Самое забавное, что девочка полностью принимает эту логику. Она, конечно, огорчена, но вовсе не считает, что с ней поступают жестоко и несправедливо, пользуясь ее беззащитностью, не испытывает никакой обиды: действительно — сама виновата, самой и исправлять. Хоть бы слезинку пролила: в глубокий темный колодец лезть, а как вылезти? Ни слезинки! Из-за ведра-то плакала: ведро вещь в хозяйстве нужная, да и нянюшка заругает. Нянюшка преподает урок, а Рукодельница — идеальная ученица. Есть девочки в русских селеньях! Скорей уж были (возможно, среди крепостных князя Одоевского), потому что сейчас таковых, пожалуй что, не сыскать. Типаж, востребованный в расцвете эпохи большого стиля: отдать жизнь за горящий колхозный трактор. Но все-таки за трактор — не за ведро.
Второе авторское вмешательство в сказку касается не психологии и не человеческих отношений — Одоевский вводит в народную сказку субстанцию, вовсе в ней невозможную (из иного тезауруса), но зато свидетельствующую о собственных его оригинальных интересах: князь интересовался алхимией.
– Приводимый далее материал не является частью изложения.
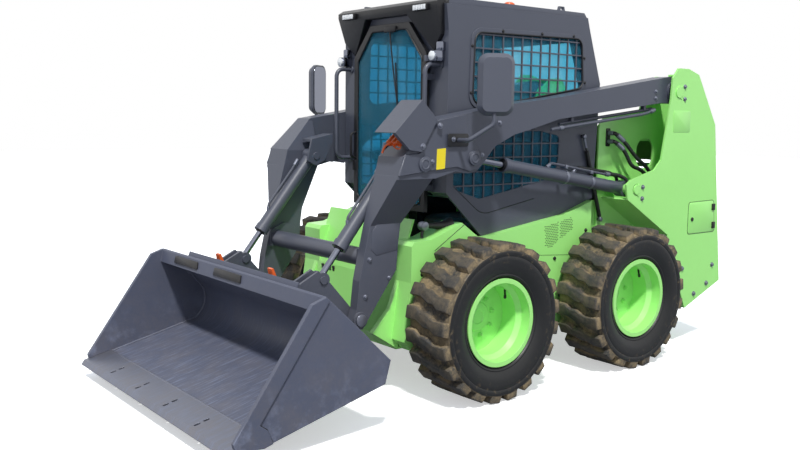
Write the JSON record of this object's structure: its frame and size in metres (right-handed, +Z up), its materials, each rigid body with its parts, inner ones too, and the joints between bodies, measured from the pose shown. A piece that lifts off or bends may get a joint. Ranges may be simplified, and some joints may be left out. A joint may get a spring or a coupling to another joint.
{
  "type": "skid steer loader",
  "caption": "Compact wheeled loader with radial lift arms, a meshed cab, a tall rear tower each side and a bucket on a quick attach plate.",
  "frame": {"origin": "on the ground at the middle of the machine's box", "axes": "+Z up, the machine looks along -Y, +X to its left side"},
  "size_m": [1.7008, 3.6873, 2.0923],
  "materials": {
    "green_paint": "gloss",
    "dark_paint": "satin",
    "black_paint": "satin",
    "bucket_paint": "satin, scuffed",
    "worn_steel": "scraped bare at the edge",
    "glass_teal": "tinted, clear",
    "tyre_rubber": "matt with dried dirt",
    "chrome_rod": "polished",
    "orange_plastic": "gloss",
    "lamp_lens": "clear lens",
    "seat_vinyl": "soft black vinyl",
    "black_plastic": "grained",
    "engine_iron": "plain"
  },
  "bodies": {
    "chassis": {"chassis_frame": "green_paint", "tower_left": "green_paint", "tower_right": "green_paint", "engine_block": "engine_iron", "axle_housings": "green_paint", "cab_shell": "dark_paint", "cab_roof": "dark_paint", "window_grilles": "dark_paint", "cab_glass": "glass_teal", "seat": "seat_vinyl", "controls": "black_plastic", "work_lamps": "lamp_lens", "grab_rails": "dark_paint", "cab_struts": "black_paint"},
    "hood": {"hood": "green_paint"},
    "tailgate": {"tailgate": "green_paint"},
    "door": {"door_frame": "black_paint", "door_glass": "glass_teal"},
    "arms": {"arm_left": "dark_paint", "arm_right": "dark_paint", "cross_tube": "dark_paint", "coupler_guard": "dark_paint", "couplers": "orange_plastic", "mirrors": "dark_paint", "arm_pipes": "dark_paint"},
    "attach": {"quick_attach": "dark_paint", "latch_levers": "orange_plastic", "bucket": "bucket_paint", "cutting_edge": "worn_steel"},
    "wheel_front_left": {"tyre_front_left": "tyre_rubber", "rim_front_left": "green_paint"},
    "wheel_front_right": {"tyre_front_right": "tyre_rubber", "rim_front_right": "green_paint"},
    "wheel_rear_left": {"tyre_rear_left": "tyre_rubber", "rim_rear_left": "green_paint"},
    "wheel_rear_right": {"tyre_rear_right": "tyre_rubber", "rim_rear_right": "green_paint"},
    "lift_barrel_left": {"lift_barrel_left": "dark_paint"},
    "lift_rod_left": {"lift_rod_left": "chrome_rod"},
    "tilt_barrel_left": {"tilt_barrel_left": "dark_paint"},
    "tilt_rod_left": {"tilt_rod_left": "chrome_rod"},
    "lift_barrel_right": {"lift_barrel_right": "dark_paint"},
    "lift_rod_right": {"lift_rod_right": "chrome_rod"},
    "tilt_barrel_right": {"tilt_barrel_right": "dark_paint"},
    "tilt_rod_right": {"tilt_rod_right": "chrome_rod"}
  },
  "joints": [
    {"name": "wheel_front_left_spin", "type": "hinge", "parent": "chassis", "child": "wheel_front_left", "pos_m": [0.68, -0.29, 0.41], "axis": [1, 0, 0], "continuous": true},
    {"name": "wheel_front_right_spin", "type": "hinge", "parent": "chassis", "child": "wheel_front_right", "pos_m": [-0.68, -0.29, 0.41], "axis": [1, 0, 0], "continuous": true},
    {"name": "wheel_rear_left_spin", "type": "hinge", "parent": "chassis", "child": "wheel_rear_left", "pos_m": [0.68, 0.81, 0.41], "axis": [1, 0, 0], "continuous": true},
    {"name": "wheel_rear_right_spin", "type": "hinge", "parent": "chassis", "child": "wheel_rear_right", "pos_m": [-0.68, 0.81, 0.41], "axis": [1, 0, 0], "continuous": true},
    {"name": "arm_lift", "type": "hinge", "parent": "chassis", "child": "arms", "pos_m": [0, 1.306, 1.601], "axis": [-1, 0, 0], "range_deg": [-4, 60]},
    {"name": "attach_tilt", "type": "hinge", "parent": "arms", "child": "attach", "pos_m": [0, -0.938, 0.45], "axis": [1, 0, 0], "range_deg": [-30, 60]},
    {"name": "door_swing", "type": "hinge", "parent": "chassis", "child": "door", "pos_m": [0.336, -0.422, 1.43], "axis": [0, 0, 1], "range_deg": [0, 90]},
    {"name": "hood_lift", "type": "hinge", "parent": "chassis", "child": "hood", "pos_m": [0, 0.85, 1.372], "axis": [1, 0, 0], "range_deg": [0, 60]},
    {"name": "tailgate_swing", "type": "hinge", "parent": "chassis", "child": "tailgate", "pos_m": [0.447, 1.79666, 0.8], "axis": [0, 0.1338, -0.991], "range_deg": [0, 100]},
    {"name": "lift_barrel_left_swing", "type": "hinge", "parent": "chassis", "child": "lift_barrel_left", "pos_m": [0.555, 0.93, 1.022], "axis": [-1, 0, 0], "range_deg": [-4.05, 58.02]},
    {"name": "lift_rod_left_slide", "type": "slide", "parent": "lift_barrel_left", "child": "lift_rod_left", "axis": [0, -0.9869, 0.1611], "range_m": [-0.0468, 0.6887]},
    {"name": "tilt_barrel_left_swing", "type": "hinge", "parent": "arms", "child": "tilt_barrel_left", "pos_m": [0.385, -0.662, 1.205], "axis": [1, 0, 0], "range_deg": [-2.65, 5.1]},
    {"name": "tilt_rod_left_slide", "type": "slide", "parent": "tilt_barrel_left", "child": "tilt_rod_left", "axis": [0, -0.6259, -0.7799], "range_m": [-0.1276, 0.2542]},
    {"name": "lift_barrel_right_swing", "type": "hinge", "parent": "chassis", "child": "lift_barrel_right", "pos_m": [-0.555, 0.93, 1.022], "axis": [-1, 0, 0], "range_deg": [-4.05, 58.02]},
    {"name": "lift_rod_right_slide", "type": "slide", "parent": "lift_barrel_right", "child": "lift_rod_right", "axis": [0, -0.9869, 0.1611], "range_m": [-0.0468, 0.6887]},
    {"name": "tilt_barrel_right_swing", "type": "hinge", "parent": "arms", "child": "tilt_barrel_right", "pos_m": [-0.385, -0.662, 1.205], "axis": [1, 0, 0], "range_deg": [-2.65, 5.1]},
    {"name": "tilt_rod_right_slide", "type": "slide", "parent": "tilt_barrel_right", "child": "tilt_rod_right", "axis": [0, -0.6259, -0.7799], "range_m": [-0.1276, 0.2542]}
  ],
  "couplings": [
    {"joint": "lift_barrel_left_swing", "follows": "arm_lift", "ratio": 0.96358},
    {"joint": "lift_rod_left_slide", "follows": "arm_lift", "m_per_rad": 0.65668},
    {"joint": "tilt_barrel_left_swing", "follows": "attach_tilt", "ratio": 0.081643},
    {"joint": "tilt_rod_left_slide", "follows": "attach_tilt", "m_per_rad": 0.24182},
    {"joint": "lift_barrel_right_swing", "follows": "arm_lift", "ratio": 0.96358},
    {"joint": "lift_rod_right_slide", "follows": "arm_lift", "m_per_rad": 0.65668},
    {"joint": "tilt_barrel_right_swing", "follows": "attach_tilt", "ratio": 0.081643},
    {"joint": "tilt_rod_right_slide", "follows": "attach_tilt", "m_per_rad": 0.24182}
  ]
}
В колодце Рукодельница попадает к Морозу Ивановичу, обслуживает его по полной программе, и тот насыпает ей в счастливо обретенное ведерко пятаков да дарит брошку. Плата преизбыточная: добрая Рукодельница и за одно пустое ведро потрудилась бы. Вослед за ней на колодезные заработки отправляется Ленивица, как и следовало ожидать, трудовых подвигов не совершает, но Мороз Иванович дает награду и ей: «пребольшой серебряный слиток, а в другую руку — пребольшой бриллиант». Бриллиант оказывается льдышкой — это в порядке вещей, а вот серебряный слиток (статочное ли дело!) — замерзшей ртутью, которая, оттаяв, разливается по избе. Сильный постмодернистский ход.